On Tue, May 23, 2017 at 02:31:09PM +0300, Alexey Perevalov wrote:
> This patch provides blocktime calculation per vCPU,
> as a summary and as a overlapped value for all vCPUs.
> 
> This approach was suggested by Peter Xu, as an improvements of
> previous approch where QEMU kept tree with faulted page address and cpus bitmask
> in it. Now QEMU is keeping array with faulted page address as value and vCPU
> as index. It helps to find proper vCPU at UFFD_COPY time. Also it keeps
> list for blocktime per vCPU (could be traced with page_fault_addr)
> 
> Blocktime will not calculated if postcopy_blocktime field of
> MigrationIncomingState wasn't initialized.
> 
> Signed-off-by: Alexey Perevalov <a.perevalov@samsung.com>
> ---
>  migration/postcopy-ram.c | 102 ++++++++++++++++++++++++++++++++++++++++++++++-
>  migration/trace-events   |   5 ++-
>  2 files changed, 105 insertions(+), 2 deletions(-)
> 
> diff --git a/migration/postcopy-ram.c b/migration/postcopy-ram.c
> index d647769..e70c44b 100644
> --- a/migration/postcopy-ram.c
> +++ b/migration/postcopy-ram.c
> @@ -23,6 +23,7 @@
>  #include "postcopy-ram.h"
>  #include "sysemu/sysemu.h"
>  #include "sysemu/balloon.h"
> +#include <sys/param.h>
>  #include "qemu/error-report.h"
>  #include "trace.h"
>  
> @@ -577,6 +578,101 @@ static int ram_block_enable_notify(const char *block_name, void *host_addr,
>      return 0;
>  }
>  
> +static int get_mem_fault_cpu_index(uint32_t pid)
> +{
> +    CPUState *cpu_iter;
> +
> +    CPU_FOREACH(cpu_iter) {
> +        if (cpu_iter->thread_id == pid) {
> +            return cpu_iter->cpu_index;
> +        }
> +    }
> +    trace_get_mem_fault_cpu_index(pid);
> +    return -1;
> +}
> +
> +static void mark_postcopy_blocktime_begin(uint64_t addr, uint32_t ptid,
> +        RAMBlock *rb)
> +{
> +    int cpu;
> +    unsigned long int nr_bit;
> +    MigrationIncomingState *mis = migration_incoming_get_current();
> +    PostcopyBlocktimeContext *dc = mis->blocktime_ctx;
> +    int64_t now_ms;
> +
> +    if (!dc || ptid == 0) {
> +        return;
> +    }
> +    cpu = get_mem_fault_cpu_index(ptid);
> +    if (cpu < 0) {
> +        return;
> +    }
> +    nr_bit = get_copied_bit_offset(addr);
> +    if (test_bit(nr_bit, mis->copied_pages)) {
> +        return;
> +    }
> +    now_ms = qemu_clock_get_ms(QEMU_CLOCK_REALTIME);
> +    if (dc->vcpu_addr[cpu] == 0) {
> +        atomic_inc(&dc->smp_cpus_down);
> +    }
> +
> +    atomic_xchg__nocheck(&dc->vcpu_addr[cpu], addr);
> +    atomic_xchg__nocheck(&dc->last_begin, now_ms);
> +    atomic_xchg__nocheck(&dc->page_fault_vcpu_time[cpu], now_ms);

Looks like this is not what you and Dave have discussed?

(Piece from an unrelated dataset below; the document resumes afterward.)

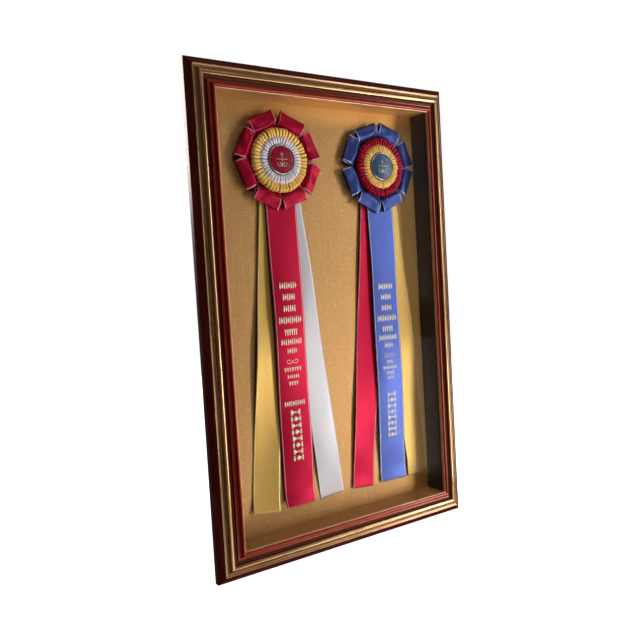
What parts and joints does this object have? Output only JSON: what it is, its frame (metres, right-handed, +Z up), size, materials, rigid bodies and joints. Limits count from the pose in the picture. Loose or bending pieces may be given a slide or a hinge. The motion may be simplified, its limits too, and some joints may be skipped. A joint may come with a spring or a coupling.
{
  "type": "framed award rosette display",
  "caption": "Glazed shadow-box frame with a fabric-covered board showing award rosettes with satin streamers; turn-button back and D-ring hangers.",
  "frame": {"origin": "centre of the flat underside of the bottom rail, where the frame rests", "axes": "+X to the right seen from the front, +Y from the front towards the wall, +Z up"},
  "size_m": [0.508, 0.0658, 0.79],
  "materials": {
    "moulding": "mahogany lacquer, rubbed bronze leaf and red bole beads, satin",
    "glass": "clear picture glass",
    "liner": "dark stained, satin",
    "board": "white foam board",
    "silk": "old-gold dupion with faint slubs",
    "hardboard": "brown hardboard",
    "brass": "brass plated",
    "steel": "zinc plated",
    "bumper": "soft rubber",
    "card": "stiff white card",
    "satin_red": "red satin ribbon",
    "satin_blue": "blue satin ribbon",
    "satin_gold": "gold satin ribbon",
    "satin_white": "white satin ribbon",
    "button_metal": "pressed bright shell",
    "insert_red": "gloss crimson",
    "insert_blue": "gloss blue"
  },
  "bodies": {
    "display_case": {"top_rail": "moulding", "bottom_rail": "moulding", "left_rail": "moulding", "right_rail": "moulding", "glass_pane": "glass", "spacer_top": "silk", "spacer_bottom": "silk", "spacer_left": "liner", "spacer_right": "liner", "display_board": "board", "fabric_cover": "silk", "back_panel": "hardboard", "turn_button_screws": "steel", "hanger_screws": "steel", "corner_v_nails": "steel", "hanger_strap_left": "brass", "wall_bumper_left": "bumper", "hanger_strap_right": "brass", "wall_bumper_right": "bumper", "red_backing_card": "card", "red_left_streamer": "satin_gold", "red_right_streamer": "satin_white", "red_centre_streamer": "satin_red", "red_petals": "satin_red", "red_outer_pleats": "satin_gold", "red_inner_pleats": "satin_white", "red_button_shell": "button_metal", "red_button_insert": "insert_red", "red_staple": "steel", "red_mounting_pins": "steel", "blue_backing_card": "card", "blue_left_streamer": "satin_red", "blue_right_streamer": "satin_gold", "blue_centre_streamer": "satin_blue", "blue_petals": "satin_blue", "blue_outer_pleats": "satin_red", "blue_inner_pleats": "satin_gold", "blue_button_shell": "button_metal", "blue_button_insert": "insert_blue", "blue_staple": "steel", "blue_mounting_pins": "steel"},
    "button_left_upper": {"turn_button_left_upper": "brass"},
    "button_left_lower": {"turn_button_left_lower": "brass"},
    "button_right_upper": {"turn_button_right_upper": "brass"},
    "button_right_lower": {"turn_button_right_lower": "brass"},
    "button_top": {"turn_button_top": "brass"},
    "button_bottom": {"turn_button_bottom": "brass"},
    "ring_left": {"d_ring_left": "steel"},
    "ring_right": {"d_ring_right": "steel"}
  },
  "joints": [
    {"name": "button_left_upper_turn", "type": "hinge", "parent": "display_case", "child": "button_left_upper", "pos_m": [-0.2245, 0.0394, 0.64], "axis": [0, 1, 0], "continuous": true},
    {"name": "button_left_lower_turn", "type": "hinge", "parent": "display_case", "child": "button_left_lower", "pos_m": [-0.2245, 0.0394, 0.18], "axis": [0, 1, 0], "continuous": true},
    {"name": "button_right_upper_turn", "type": "hinge", "parent": "display_case", "child": "button_right_upper", "pos_m": [0.2245, 0.0394, 0.64], "axis": [0, 1, 0], "continuous": true},
    {"name": "button_right_lower_turn", "type": "hinge", "parent": "display_case", "child": "button_right_lower", "pos_m": [0.2245, 0.0394, 0.18], "axis": [0, 1, 0], "continuous": true},
    {"name": "button_top_turn", "type": "hinge", "parent": "display_case", "child": "button_top", "pos_m": [0, 0.0394, 0.7605], "axis": [0, 1, 0], "continuous": true},
    {"name": "button_bottom_turn", "type": "hinge", "parent": "display_case", "child": "button_bottom", "pos_m": [0, 0.0394, 0.0295], "axis": [0, 1, 0], "continuous": true},
    {"name": "ring_left_swing", "type": "hinge", "parent": "display_case", "child": "ring_left", "pos_m": [-0.21, 0.04125, 0.553], "axis": [0, 0, 1], "range_deg": [0, 165]},
    {"name": "ring_right_swing", "type": "hinge", "parent": "display_case", "child": "ring_right", "pos_m": [0.21, 0.04125, 0.553], "axis": [0, 0, -1], "range_deg": [0, 165]}
  ]
}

(Btw, sorry to have not followed the thread recently, so I just went
 over the discussion again...)

What I see that Dave suggested is (I copied from Dave's email):

blocktime_start:
   set CPU stall address
   check bitmap entry
     if set then zero stall-address

While here it is:

blocktime_start:
   check bitmap entry
     if set then return
   set CPU stall address

I don't think current version can really solve the risk condition. See
this possible sequence:

       receive-thread             fault-thread 
       --------------             ------------
                                  blocktime_start
                                    check bitmap entry,
                                      if set then return
       blocktime_end
         set bitmap entry
         read CPU stall address,
           if none-0 then zero it
                                    set CPU stall address [1]
        
Then imho the address set at [1] will be stall again until forever.

I think we should follow exactly what Dave has suggested.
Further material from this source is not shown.